Other Massey officials, including Shane Harvey, Chris Blanchard and Jason Whitehead, have been previously announced to be joining Alpha. All three were also involved with Upper Big Branch.
When asked if he had any concerns about Alpha putting Massey officials who were in charge of Upper Big Branch into positions of authority, Tomblin said, "I think that is one of those things that Alpha will have to determine if the people are doing the jobs they are supposed to be doing."
"We're all very excited that Alpha Natural Resources is once again re-establishing itself as a domestic industry leader right here in West Virginia," Tomblin said at the press conference. "I know that Alpha understands our obligation to take care of the men and women who work every day to provide energy mining coal for us."
More than 10 state and local officials attended the ceremony, including Sen. Ron Stollings, D-Boone, Sen. Corey Palumbo, D-Kanawha, Keith White, D-Mingo, and Kanawha County Commissioner Dave Hardy, who has represented Massey in court.
"We do have a lot of officials here and I think it shows the support, not only at the state level but at the county level, what we feel about coal mining and coal miners' jobs in Southern West Virginia," Tomblin said.
"We are absolutely committed to Running Right. In all aspects of our business it's the right thing to do by our employees, our business and the communities where we operate. It's also good for all of our stakeholders. Together we will set and achieve high standards for safety and the environment," Crutchfield said. "And we are going to involve everyone in this process. Everyone is going to have a voice."
After the ceremony Crutchfield avoided questions from local reporters, walking directly into the building with the politicians and leaving reporters outside.
When asked why he wouldn't answer questions, a spokesman said, "He doesn't have time." But Crutchfield gave several interviews to the national media, including NPR and The Wall Street Journal.
The Massey deal gives Alpha the second largest private coal reserve in America, with about 5 billion tons. The company will become one of the top suppliers of steel-making coal in the world.
Combined with Massey, Alpha will operate about 150 coal mines and 40 preparation plants, more than any other U.S. coal company. The company would employ 14,000 people, including about 7,000 in West Virginia.
Last year, Alpha produced about 82 million tons of coal, with more than half of it coming from the company's two huge surface mines in Wyoming. Massey produced about 37 million tons of coal in 2010, with two-thirds of that being mined in West Virginia.
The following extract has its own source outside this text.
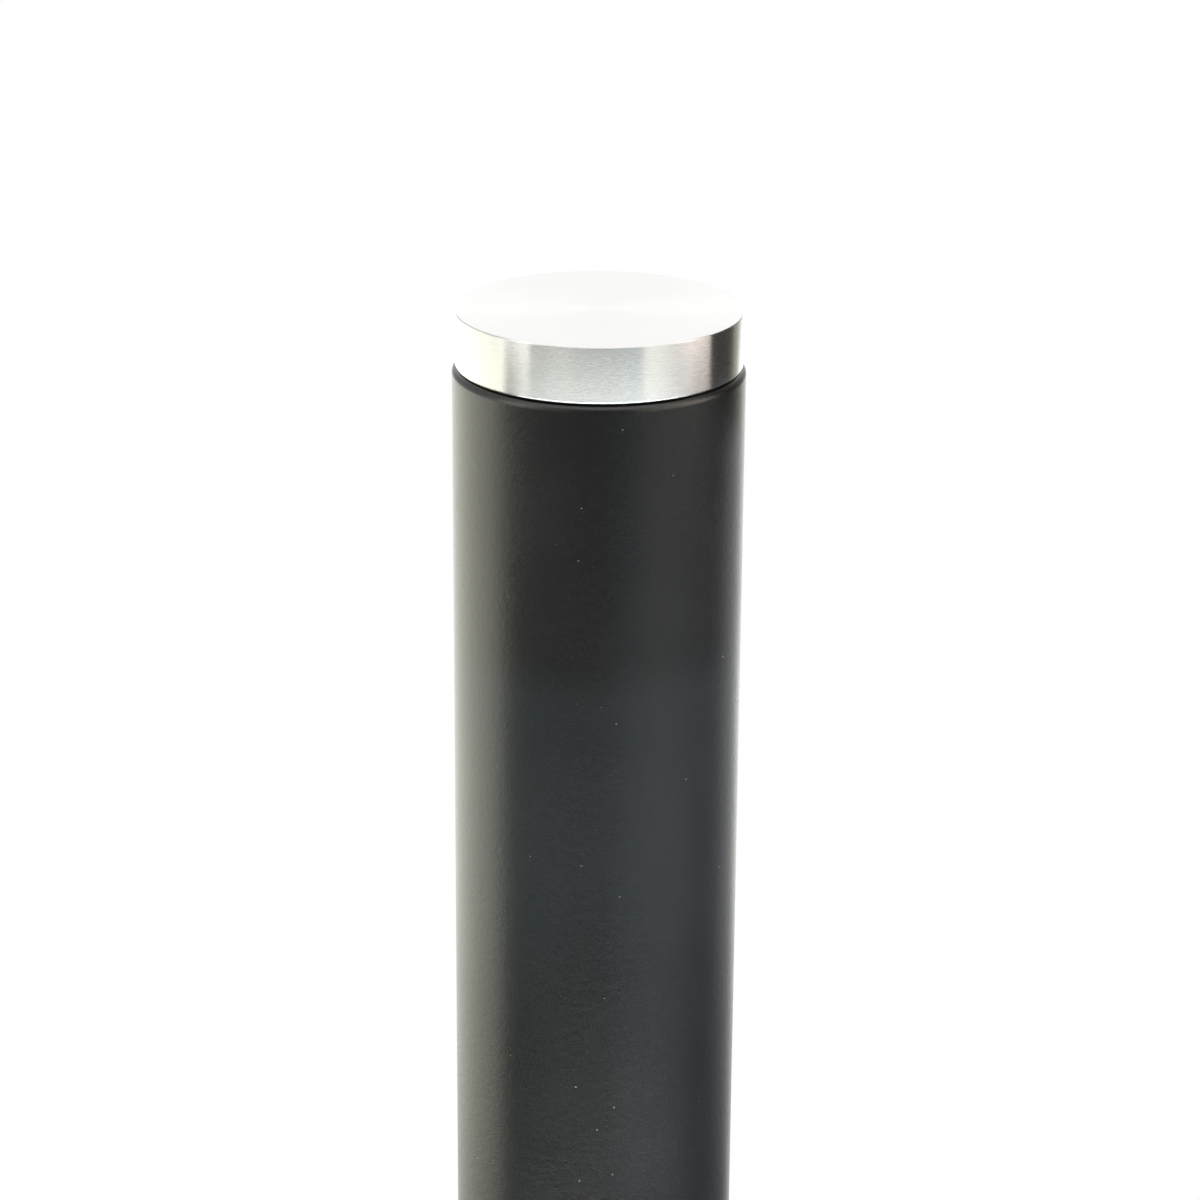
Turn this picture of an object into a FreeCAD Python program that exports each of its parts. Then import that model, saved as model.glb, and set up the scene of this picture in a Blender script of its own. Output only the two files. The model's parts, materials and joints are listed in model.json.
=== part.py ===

Under the terms of the agreement, Massey stockholders will receive 1.025 shares of Alpha stock and $10 in cash for each share of Massey stock. Alpha will own 54 percent of the combined company and Massey will own 46 percent.
Alpha's successful bid valued Massey stock at $69.33 a share, or more than 20 percent over Massey's closing price the day before the deal was announced in late January.
The transaction has a total value of about $8.5 billion, with Alpha paying $7.1 billion in cash and stock and also assuming about $1.4 billion in debt, company officials have said.
The shareholder meetings were held just one day after courts in West Virginia and Delaware declined requests from some ownership groups to block the sale over allegations the deal undervalues Massey and was pushed through by Massey management to insulate themselves from liability for the Upper Big Branch Mine Disaster.
"Admittedly, there is a basis to conclude that the Massey board perceived that the company's ability to prosper independently was impaired by its questionable reputation for worker and environmental safety, and that the best way to secure value was to sell the company at a premium to an industry rival with a better reputation in those areas," Vice Chancellor Leo Strine Jr., a judge in Delaware's business court, wrote in a 79-page ruling issued Tuesday. "But the record does not suggest that it is likely that the merger was inspired solely, or even in any material way, by a desire of the Massey directors ... to insulate themselves from liability."
One study, by an analyst working for families of the miners who died at Upper Big Branch, said that Massey insiders -- including now-retired CEO Don Blankenship -- would pocket $196 million in payouts and other committed benefits if the transaction is approved.
While Alpha has avoided a huge disaster like Upper Big Branch, the company narrowly avoided such an incident in May 2009, when seven workers were trapped underground for more than 24 hours by a mine flood in Mingo County. Federal regulators cited the company for improper maintenance of outside drainage systems that allowed heavy rain to inundate the underground tunnels.
And in January 2007, Alpha's Brooks Run subsidiary was cited for major safety violations following a roof collapse that killed two workers at an underground mine in McDowell County. More recently, an Alpha contractor admitted lying to federal investigators about training practices at that same operation, the Cucumber Mine. And earlier this year, another man pleaded guilty to lying about having a foreman's license when performing safety examinations at Alpha's Poplar Ridge Mine in Webster County.
Like Massey, Alpha boasts that most of its coal production comes from "union free" operations. But two unionized underground mines in Pennsylvania, purchased in July 2009 from Foundation Coal, are Alpha's largest producers outside of Wyoming's Powder River Basin.